Forse nessuna festa come quella di Tutti i santi o nessun ricordo come quello della Commemorazione dei defunti pongono davanti a ciascuno la domanda seria: dove andremo dopo questa vita? O più radicalmente: c’è qualcosa dopo la morte? I credenti hanno ricevuto su questo una parola certa, cui guardare con fiducia, e il Vangelo insegna che cosa aspettare con gratitudine.
L’attesa di un “dopo” è inscritta nel cuore di ognuno: l’uomo avverte che non può finire tutto con questa vita; sente di aspirare a qualcosa di più. Certamente, non riusciamo a immaginare come debba essere in realtà la vita dopo la morte, ma sentiamo che c’è.
Qualcosa in noi lo testimonia, lo attesta. Non è frutto della nostra immaginazione, ma piuttosto è la prova che Dio ha messo nel cuore dell’uomo la nozione dell’eternità (cfr. Qoelet 3,11). Sì Dio, dopo aver creato nel mondo bella ogni cosa, ha posto nell’uomo la chiamata a qualcosa di più. Sant’Agostino a questo proposito ha scritto: “C’è dunque in noi, per così dire, una dotta ignoranza” (Lettera a Proba). Da soli non sappiamo che cosa ci sia dopo questa vita, ma siamo certi che qualcosa ci sia.
Questo qualcosa è quello che noi chiamiamo “vita beata” o “vera vita”. “La vera vita – dice ancora Agostino – è quella al cui confronto questa nostra, da noi tanto amata, per quanto piacevole e lunga, non merita di essere chiamata vita”. E ancora: l’unica vera vita, la sola beata è “il poter contemplare, immortali per l’eternità, e incorruttibili nel corpo e nello spirito, le delizie di Dio”. L’uomo è stato creato per questa beatitudine e si realizza pienamente solo così. Ecco perché i beni terreni possono essere di conforto, ma non offrono al cuore dell’uomo la pienezza che solo quelli eterni possono dare. Sbaglia l’uomo quando considera le ricchezze, le sicurezze umane, gli onori, i piaceri come la propria realizzazione. Questi possono esserci, ma si possono anche perdere; se ci sono, devono servire come mezzi per compiere il bene agli altri. Si confonde l’uomo quando considera i beni materiali come il fine della propria esistenza, come se questi offrissero la vita beata. Ma essa sta altrove.
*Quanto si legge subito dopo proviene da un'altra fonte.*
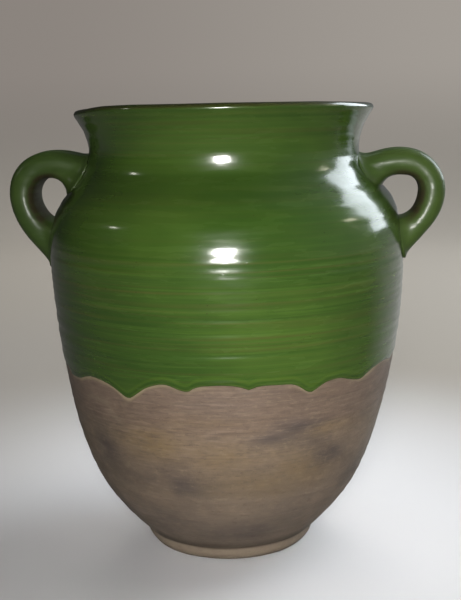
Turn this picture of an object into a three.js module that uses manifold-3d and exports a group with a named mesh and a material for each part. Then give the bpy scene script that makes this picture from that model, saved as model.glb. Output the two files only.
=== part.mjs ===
// Two-eared stoneware crock with a flared mouth, and the pair of half-moon stones that weigh down what ferments in it.
// Millimetres, +Z up. The origin is the centre of the foot, on the surface that the crock stands on.
// X runs through the two ears, Y from front to back.
import * as THREE from 'three';
import { mergeVertices } from 'three/addons/utils/BufferGeometryUtils.js';
import Module from 'manifold-3d';

const wasm = await Module();
wasm.setup();

// ---------------------------------------------------------------- driving dimensions
const HEIGHT = 300;            // foot to the top of the lip
const WALL = 6.4;              // thrown wall, measured square to the surface
const FLOOR = 10.5;            // inside floor above the standing surface
const FOOT_R = 51.4;           // outer radius of the standing ring
const FOOT_RECESS_R = 38.0;    // turned recess under the foot
const FOOT_RECESS = 3.0;       // its depth
const LIP_R = 99.8;            // widest radius of the lip
const AROUND = 64;             // segments around the pot
const GAP = 0.3;               // joint line between an ear and the wall

// Outer profile from the foot to the lip: radius, height.
const OUTER = [
  [FOOT_R, 0.0], [54.6, 1.0], [57.4, 4.4], [58.9, 10.2],
  [61.8, 13.0], [66.5, 17.8], [73.8, 26.0], [81.4, 35.8],
  [88.4, 46.6], [94.4, 59.2], [99.8, 74.0], [104.4, 90.0], [108.4, 107.4],
  [111.8, 126.0], [114.7, 145.4], [116.9, 165.4], [118.2, 184.6],
  [118.6, 201.0], [117.8, 214.4], [115.5, 225.6], [111.0, 235.6],
  [104.8, 243.4], [98.2, 249.6], [93.2, 256.4], [90.6, 264.0], [90.2, 271.4],
  [91.6, 279.2], [94.7, 287.6], [98.0, 293.6], [LIP_R, 297.2],
  [98.5, 299.4], [96.2, HEIGHT],
];
// Inner edge of the lip, before the profile turns down inside.
const LIP_IN = [[94.0, 299.3], [92.5, 297.2]];
const LIP_ROWS = 3;            // outer rows that belong to the rolled edge and have no wall behind them

// Ears: a pulled strap, wider than it is thick. Centre line in the XZ plane: distance from the pot's axis, height.
// The two were pulled by hand, so the right one sits a little lower and comes back to the wall a little sooner.
const EAR_PATH = {
  left: [
    [84.0, 251.4], [92.0, 255.0], [100.0, 258.8], [108.5, 261.2], [117.5, 261.8],
    [126.7, 259.9], [133.8, 254.2], [137.5, 245.8], [137.6, 236.5], [134.5, 227.3],
    [129.1, 219.1], [122.6, 211.6], [116.4, 204.4], [110.6, 197.6],
  ],
  right: [
    [84.0, 250.8], [92.0, 254.4], [100.0, 258.0], [108.5, 260.2], [117.7, 260.8],
    [127.2, 259.0], [134.4, 253.2], [137.9, 245.0], [137.4, 235.8], [133.8, 226.8],
    [127.6, 219.0], [121.0, 212.0], [114.4, 205.6], [108.4, 199.8],
  ],
};
const EAR_THICK = { left: 18.0, right: 16.8 };   // in the plane of the ear
const EAR_WIDE = 33.0;         // across the strap
const EAR_CORNER = 5.5;        // rounding of the strap's edges
const EAR_DOME = 0.5;          // how far its faces stand out in the middle
const EAR_STEPS = 30;

// Half-moon stones.
const STONE_R = 78.0;          // rounded side; a pair is a disc that passes the neck
const STONE_THICK = 15.0;
const STONE_EDGE = 2.5;        // rounded edge
const STONE_SPLIT = 3.0;       // space between the two straight sides
const STONE_GRIP_R = 14.0;     // half-round finger notch in each straight side
const STONE_CLEAR = 0.35;      // space left to the wall that carries them

// ---------------------------------------------------------------- helpers
// A closed, merged copy of a geometry as a solid.
function toSolid(geometry) {
  const g = (geometry.index ? geometry.toNonIndexed() : geometry.clone());
  g.deleteAttribute('normal');
  g.deleteAttribute('uv');
  const merged = mergeVertices(g, 1e-3);
  const index = merged.index.array;
  const keep = [];
  for (let i = 0; i < index.length; i += 3) {
    const [a, b, c] = [index[i], index[i + 1], index[i + 2]];
    if (a !== b && b !== c && c !== a) keep.push(a, b, c);
  }
  const make = (tris) => new wasm.Manifold(new wasm.Mesh({
    numProp: 3, vertProperties: merged.attributes.position.array, triVerts: new Uint32Array(tris),
  }));
  const solid = make(keep);
  if (solid.volume() > 0) return solid;
  for (let i = 0; i < keep.length; i += 3) [keep[i + 1], keep[i + 2]] = [keep[i + 2], keep[i + 1]];
  return make(keep);
}

// A solid back as a geometry.
function toGeometry(solid) {
  const mesh = solid.getMesh();
  const g = new THREE.BufferGeometry();
  g.setAttribute('position', new THREE.BufferAttribute(new Float32Array(mesh.vertProperties), 3));
  g.setIndex(new THREE.BufferAttribute(new Uint32Array(mesh.triVerts), 1));
  const flat = g.toNonIndexed();
  flat.computeVertexNormals();
  return flat;
}

// A profile of [radius, height] pairs turned about +Z.
function turned(profile, segments) {
  const g = new THREE.LatheGeometry(profile.map(([r, z]) => new THREE.Vector2(r, z)), segments);
  g.rotateX(Math.PI / 2);
  return g;
}

// Unit normal of a profile at one of its points, on the side away from the pot's axis while the profile climbs.
function outward(profile, i) {
  const a = profile[Math.max(i - 1, 0)];
  const b = profile[Math.min(i + 1, profile.length - 1)];
  const dr = b[0] - a[0], dz = b[1] - a[1], l = Math.hypot(dr, dz);
  return [dz / l, -dr / l];
}

function lerpRadius(profile, z) {
  for (let i = 1; i < profile.length; i++) {
    const [r0, z0] = profile[i - 1], [r1, z1] = profile[i];
    if ((z0 - z) * (z1 - z) <= 0 && z0 !== z1) return r0 + (r1 - r0) * (z - z0) / (z1 - z0);
  }
  return 0;
}

// ---------------------------------------------------------------- the pot
// Inner profile: the outer one set in by the wall, from the lip down to the floor.
const INNER = [];
for (let i = OUTER.length - LIP_ROWS - 1; i >= 4; i--) {
  if (OUTER[i][1] < 220 && i % 2) continue;        // the inside is smoother than the outside
  const [nr, nz] = outward(OUTER, i);
  const p = [OUTER[i][0] - nr * WALL, OUTER[i][1] - nz * WALL];
  if (p[1] > FLOOR + 6 && p[0] > 46) INNER.push(p);
}
const CORNER = [[INNER[INNER.length - 1][0] - 7.5, FLOOR + 3.4], [INNER[INNER.length - 1][0] - 16, FLOOR + 0.7], [INNER[INNER.length - 1][0] - 28, FLOOR]];

const bodyProfile = [
  [0, FOOT_RECESS], [FOOT_RECESS_R - 3.5, FOOT_RECESS], [FOOT_RECESS_R - 0.8, 1.9], [FOOT_RECESS_R + 1.4, 0],
  ...OUTER, ...LIP_IN, ...INNER, ...CORNER, [0, FLOOR],
];
const body = toSolid(turned(bodyProfile, AROUND));

// The pot's outside, filled and grown by the joint line: what an ear is cut back to.
const grown = OUTER.map((p, i) => {
  const [nr, nz] = outward(OUTER, i);
  return [p[0] + nr * GAP, p[1] + nz * GAP];
});
const cutter = toSolid(turned([[0, grown[0][1]], ...grown, [0, grown[grown.length - 1][1]]], AROUND));

// ---------------------------------------------------------------- the ears
// Outline of the strap: a rounded oblong with slightly domed faces, [across, thick].
function earSection(thick) {
  const x = EAR_WIDE / 2 - EAR_CORNER, y = thick / 2 - EAR_DOME - EAR_CORNER;
  const points = [];
  for (const [cx, cy, from] of [[x, y, 0], [-x, y, 90], [-x, -y, 180], [x, -y, 270]]) {
    for (const deg of [0, 30, 60, 90]) {
      const t = THREE.MathUtils.degToRad(from + deg);
      points.push([cx + EAR_CORNER * Math.cos(t), cy + EAR_CORNER * Math.sin(t)]);
    }
    if (from === 0) points.push([0, thick / 2]);
    if (from === 180) points.push([0, -thick / 2]);
  }
  return points;
}

function ear(name) {
  const side = name === 'left' ? -1 : 1;
  const path = new THREE.CatmullRomCurve3(EAR_PATH[name].map(([r, z]) => new THREE.Vector3(side * r, 0, z)), false, 'centripetal');
  const outline = earSection(EAR_THICK[name]);
  const sweep = (points) => {
    const g = new THREE.ExtrudeGeometry(new THREE.Shape(points.map(([x, y]) => new THREE.Vector2(x, y))),
      { steps: EAR_STEPS, bevelEnabled: false, extrudePath: path });
    g.computeBoundingBox();
    return g;
  };
  // extrudePath decides which way the section lies; the strap's width runs along Y.
  let g = sweep(outline);
  if (g.boundingBox.max.y - g.boundingBox.min.y < EAR_WIDE - 1) g = sweep(outline.map(([x, y]) => [y, x]));
  const cut = toSolid(g).subtract(cutter);
  return cut.decompose().sort((a, b) => b.volume() - a.volume())[0];
}

// ---------------------------------------------------------------- the stones
// Height at which a stone's lower rounded edge comes within STONE_CLEAR of the tapering wall.
function stoneSeat() {
  const inner = INNER.slice().reverse();
  const edge = [0, 30, 60, 90].map((deg) => {
    const t = THREE.MathUtils.degToRad(deg);
    return [STONE_R - STONE_EDGE + STONE_EDGE * Math.sin(t), STONE_EDGE - STONE_EDGE * Math.cos(t)];
  });
  // The turned wall is a polygon, so its flats stand a little inside the true circle.
  const flats = (1 - Math.cos(Math.PI / AROUND)) * STONE_R;
  for (let z = inner[0][1]; z < 150; z += 0.05) {
    let clear = Infinity;
    for (const [r, dz] of edge) {
      if (r >= lerpRadius(inner, z + dz)) clear = -1;
      for (let i = 1; i < inner.length; i++) {
        const [r0, z0] = inner[i - 1], [r1, z1] = inner[i];
        const lr = r1 - r0, lz = z1 - z0;
        const t = THREE.MathUtils.clamp(((r - r0) * lr + (z + dz - z0) * lz) / (lr * lr + lz * lz), 0, 1);
        clear = Math.min(clear, Math.hypot(r0 + t * lr - r, z0 + t * lz - z - dz));
      }
    }
    if (clear >= STONE_CLEAR + flats) return z;
  }
  throw new Error('the stones find no seat');
}
const SEAT = stoneSeat();

function stone(side) {
  const half = new THREE.Shape();
  const r = STONE_R - STONE_EDGE;
  const y0 = STONE_SPLIT / 2 + STONE_EDGE;
  const grip = STONE_GRIP_R + STONE_EDGE;
  const reach = Math.sqrt(r * r - y0 * y0) ;
  const soft = 9;                                    // worn corner where the straight side meets the round one
  const a0 = Math.asin((y0 + soft) / r);
  half.moveTo(grip, y0);
  half.lineTo(reach - soft, y0);
  half.quadraticCurveTo(reach - 0.5, y0, r * Math.cos(a0), r * Math.sin(a0));
  half.absarc(0, 0, r, a0, Math.PI - a0, false);
  half.quadraticCurveTo(-(reach - 0.5), y0, -(reach - soft), y0);
  half.lineTo(-grip, y0);
  half.absarc(0, y0, grip, Math.PI, 0, true);
  const g = new THREE.ExtrudeGeometry(half, {
    depth: STONE_THICK - 2 * STONE_EDGE, curveSegments: 16,
    bevelEnabled: true, bevelThickness: STONE_EDGE, bevelSize: STONE_EDGE, bevelSegments: 2,
  });
  g.translate(0, 0, STONE_EDGE);
  if (side < 0) g.rotateZ(Math.PI);
  return g;
}

// ---------------------------------------------------------------- scene graph
const glazed = new THREE.MeshStandardMaterial({ color: 0x3f5a1e, roughness: 0.16, metalness: 0 });
const earGlaze = new THREE.MeshStandardMaterial({ color: 0x35501c, roughness: 0.18, metalness: 0 });
const stoneware = new THREE.MeshStandardMaterial({ color: 0xa89478, roughness: 0.75, metalness: 0 });

function node(name, geometry, material) {
  const m = new THREE.Mesh(geometry, material);
  m.name = name;
  return m;
}

const crock = new THREE.Group();
crock.add(node('crock_body', toGeometry(body), glazed));
crock.add(node('handle_left', toGeometry(ear('left')), earGlaze));
crock.add(node('handle_right', toGeometry(ear('right')), earGlaze.clone()));

const stones = new THREE.Group();
stones.position.z = SEAT;
stones.add(node('weight_front', stone(-1), stoneware));
stones.add(node('weight_back', stone(1), stoneware.clone()));

const fermenter = new THREE.Group();
fermenter.add(crock, stones);

export default fermenter;
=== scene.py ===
"""Looks for the two-eared fermenting crock. Metres in Blender; the shape functions below work in millimetres and are scaled at the end."""
import math

import bpy
import bmesh
import numpy as np
from mathutils import Matrix, Vector


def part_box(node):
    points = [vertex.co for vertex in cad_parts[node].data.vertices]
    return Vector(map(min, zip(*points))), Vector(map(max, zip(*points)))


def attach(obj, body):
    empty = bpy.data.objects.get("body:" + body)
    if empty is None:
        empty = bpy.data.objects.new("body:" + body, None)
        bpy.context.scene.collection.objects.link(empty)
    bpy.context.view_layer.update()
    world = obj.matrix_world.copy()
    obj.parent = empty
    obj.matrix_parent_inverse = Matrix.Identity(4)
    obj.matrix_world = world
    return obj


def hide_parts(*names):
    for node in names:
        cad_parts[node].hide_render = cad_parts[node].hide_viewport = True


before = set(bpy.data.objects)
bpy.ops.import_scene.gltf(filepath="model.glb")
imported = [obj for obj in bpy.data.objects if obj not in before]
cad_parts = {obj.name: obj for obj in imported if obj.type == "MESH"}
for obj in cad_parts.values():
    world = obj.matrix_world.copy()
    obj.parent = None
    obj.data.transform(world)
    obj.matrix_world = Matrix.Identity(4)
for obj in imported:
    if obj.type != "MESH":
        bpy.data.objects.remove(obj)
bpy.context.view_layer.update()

MM = 0.001

# ------------------------------------------------------------------ the pot's shape, as in the CAD
WALL, FLOOR, HEIGHT = 6.4, 10.5, 300.0
OUTER = np.array([
    [51.4, 0.0], [54.6, 1.0], [57.4, 4.4], [58.9, 10.2],
    [61.8, 13.0], [66.5, 17.8], [73.8, 26.0], [81.4, 35.8],
    [88.4, 46.6], [94.4, 59.2], [99.8, 74.0], [104.4, 90.0], [108.4, 107.4],
    [111.8, 126.0], [114.7, 145.4], [116.9, 165.4], [118.2, 184.6],
    [118.6, 201.0], [117.8, 214.4], [115.5, 225.6], [111.0, 235.6],
    [104.8, 243.4], [98.2, 249.6], [93.2, 256.4], [90.6, 264.0], [90.2, 271.4],
    [91.6, 279.2], [94.7, 287.6], [98.0, 293.6], [99.8, 297.2],
    [98.5, 299.4], [96.2, 300.0],
])
LIP_IN = np.array([[94.0, 299.3], [92.5, 297.2]])
EAR_PATH = {
    "left": [
        [84.0, 251.4], [92.0, 255.0], [100.0, 258.8], [108.5, 261.2], [117.5, 261.8],
        [126.7, 259.9], [133.8, 254.2], [137.5, 245.8], [137.6, 236.5], [134.5, 227.3],
        [129.1, 219.1], [122.6, 211.6], [116.4, 204.4], [110.6, 197.6]],
    "right": [
        [84.0, 250.8], [92.0, 254.4], [100.0, 258.0], [108.5, 260.2], [117.7, 260.8],
        [127.2, 259.0], [134.4, 253.2], [137.9, 245.0], [137.4, 235.8], [133.8, 226.8],
        [127.6, 219.0], [121.0, 212.0], [114.4, 205.6], [108.4, 199.8]],
}
EAR_THICK = {"left": 18.6, "right": 17.4}
EAR_WIDE, EAR_CORNER, EAR_DOME = 33.0, 7.6, 0.5
VIEW_AZ = 6.5                      # the camera stands this far round from the plain side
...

Cerca l’uomo la vita vera, la vita beata? Ecco è il punto. Dio ha messo nel cuore dell’uomo il pensiero e il desiderio dell’eternità, ma talvolta sembrano ormai spenti. Forse a motivo di una cattiva comprensione del concetto stesso di eternità, come se fosse un continuo susseguirsi di giorni del calendario, un prolungamento all’infinito delle nostre attività e relazioni. Basti pensare che il paradiso viene talvolta presentato come una continuazione materiale di questa vita, come il luogo dove le famiglie si riuniscono al sicuro per sempre. “Vita eterna” è oggi una parola insufficiente e crea confusione; “eterno” suscita l’idea dell’interminabile, del ripetitivo che annoia.
Così, l’annuncio della vita eterna per molti è divenuta un’informazione che può essere messa accanto alle tante che si possiedono su svariati argomenti. Deve invece tornare a essere un annuncio capace di orientare l’esistenza terrena, la vita quotidiana. L’eternità sarà il momento “dell’immergersi nell’oceano dell’infinito amore, nel quale il tempo – il prima e il dopo – non esiste più” (Benedetto XVI, Spe salvi, 12).
Questo momento, giorno che non tramonta, è la vita in senso pieno: un tuffarsi in Dio, così da essere sopraffatti dalla gioia. Sarà lo svelamento della condizione definitiva di figli, abbracciati tutti dall’amore del Padre. Se è questa, la vita eterna torna a essere desiderabile!
L’origine della festa di Ognissanti
La festa di Tutti i santi, il 1° novembre, si diffuse nell’Europa latina nei secoli VIII-IX. Si iniziò a celebrare la festa di tutti i santi anche a Roma, fin dal secolo IX. Il Martirologio romano così presenta la “solennità di tutti i santi uniti con Cristo nella gloria”: “Oggi, in un unico giubilo di festa, la Chiesa ancora pellegrina sulla terra venera la memoria di coloro della cui compagnia esulta il cielo, per essere incitata dal loro esempio, allietata dalla loro protezione e coronata dalla loro vittoria davanti alla maestà divina nei secoli eterni”.